When determining whether to rewrite or refactor, also consider the following issues:
Time
It will take you much more time to rewrite the whole code, fix bugs, and even add new features. You should consider not only your own time constraints, but those of users as well. If client need is urgent, consider refactoring to avoid customer dissatisfaction.
Market Changes
The market is not going to hold steady while you are rewriting. If innovations in competing products emerge while you are rewriting code or rebuilding a software, clients will ask you to add the same innovation to your product. Now, in addition to rewriting an entire product, you are also madly keeping up with market innovations in both the new and old codes.

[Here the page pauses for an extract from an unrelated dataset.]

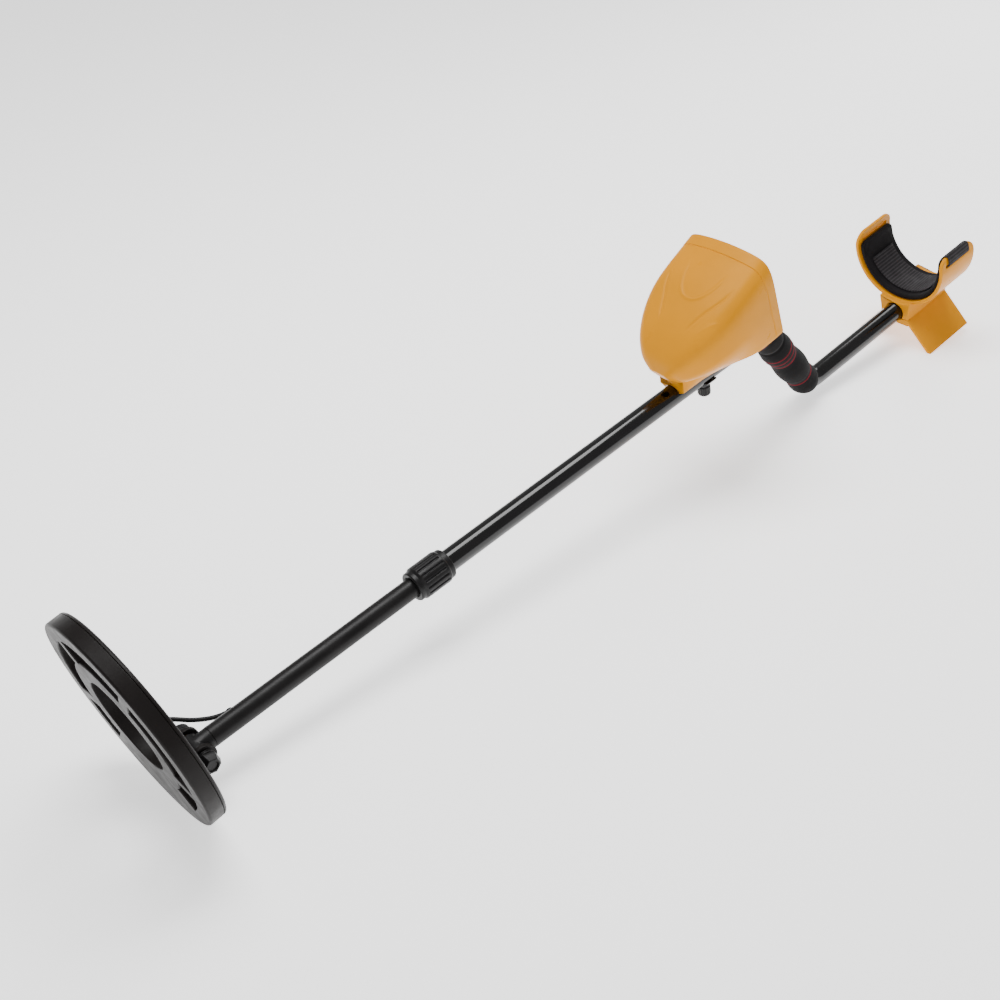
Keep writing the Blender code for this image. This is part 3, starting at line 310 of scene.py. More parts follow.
def blended(tree, factor, first, second, kind="MIX"):
    """Mixes two colours by a factor. The second may be a plain colour."""
    node = tree.nodes.new("ShaderNodeMix")
    node.data_type = "RGBA"
    node.blend_type = kind
    if isinstance(factor, float):
        node.inputs[0].default_value = factor
    else:
        tree.links.new(factor, node.inputs[0])
    tree.links.new(first, node.inputs[6])
    if isinstance(second, tuple):
        node.inputs[7].default_value = (*second, 1)
    else:
        tree.links.new(second, node.inputs[7])
    return node.outputs[2]


def bump(tree, shader, *layers):
    """Stacks (height, depth in metres) layers into the shader's normal."""
    normal = None
    for height, depth in layers:
        node = tree.nodes.new("ShaderNodeBump")
        node.inputs["Strength"].default_value = 1.0
        node.inputs["Distance"].default_value = depth
        tree.links.new(height, node.inputs["Height"])
        if normal:
            tree.links.new(normal, node.inputs["Normal"])
        normal = node.outputs["Normal"]
    tree.links.new(normal, shader.inputs["Normal"])


def shade(colour, factor):
    return tuple(min(c * factor, 1.0) for c in colour)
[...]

You could get caught in a rewriting loop.
The advantage of refactoring is that you can clean up and respond to new market demands at the same time with minimum resources. Should a massive change happen in the market, you will have space to react with refactoring.
7. Using microservices for the wrong reasons
Yet one more trait of the ineffective engineering team is using microservices for the wrong reasons.
Engineers should not deploy microservices just because they are cool. Using microservices where there is no good reason for them is worse than being uncool. It’s possible that a more straightforward approach will give you the right results. For many businesses, writing the simplest code possible and getting to market quickly is the better course of action. Engineers sometimes use microservices because they assume they will need to scale the product for more users. But here’s the problem: No one can see the future. That means you don’t know how much (and if) you will have to scale the product or how you will scale it.
Some people consider microservices optimal, but premature optimization can hold up development of minimally viable products. At an early stage in product development, engineers should focus on developing products or services that satisfy end-users' needs rather than building stunning infrastructure.
Microservices should not be used for theoretical improvements to functionality. You don’t know what improvements you will need to make to functionality because that’s in the future. Building microservices can take time away from vital testing and other quality control practices.
Developers need to build infrastructure and develop products at the same time. Other departments might not understand the implications of microservices vs. quick product development, so it is crucial that engineers do not implement innovations they know will hurt the company’s productivity. Engineers may need to educate their peers in other departments about best practices. It is important that an engineering team not be railroaded into acting against its own best interests.
Engineers who insist on microservices create overly complex code that could cause problems later for other engineers who are now having to troubleshoot bugs in the code. Before investing up front in microservices, consider how much time it will take to create such complex architecture.
8. A bad software engineering process or the lack thereof (bonus item)
I left this as a bonus item although it’s just as important as all items listed above. From my personal experience this is actually the single most important thing that can make or break a software team.
A good software engineering process translates to quick feedback loops and lots of automation in order to catch bugs early in the process. Here are some of the core pieces present in a good process:
- A solid CI/CD tool integrated and used by all team members. These days I consider CI/CD just as important and basic as a version control system. It’s hard to work properly without this.
- When a team member pushes code the CI/CD automatically triggers a build of your app/libraries/systems and runs your entire test suite. Some teams go the extra mile to implement Continuous Delivery and are able to ship to production multiple times a day. Continuous Delivery is an indication of how serious you are about quality. If you are onboarding a new engineer there is nothing more appealing than being able to get him up and running and perform his first production release right on the first day (or say the first few days) and with a very high confidence that it’s going to be a high quality release.
- Code Review - this is not a nice to have feature. High performing teams know how important peer reviews are and how it translates to reduced technical debt, less bugs and much better software. Code reviews should be a mandatory step before code gets pushed to production, it’s usually best to ensure each Pull Request (PR) gets reviewed to more than one team member.
- Did I mention CI/CD and automation? This also means adding more layers of automation besides the basic unit and integration tests. For instance:
- Security tests such as static code scanners and library vulnerability checks. Some teams can also take advantage of security as code best practices.
- Linters
- UI tests, including screenshot comparison tests when applicable.
- Going Agile, while also understanding it’s pitfalls.
Conclusion
It’s never been a more exciting time to work in software development. Engineering teams have many challenges, but also many opportunities. By tracking the above red flags of inefficiency, companies can leverage the creativity and excitement of their engineers. Happy hacking!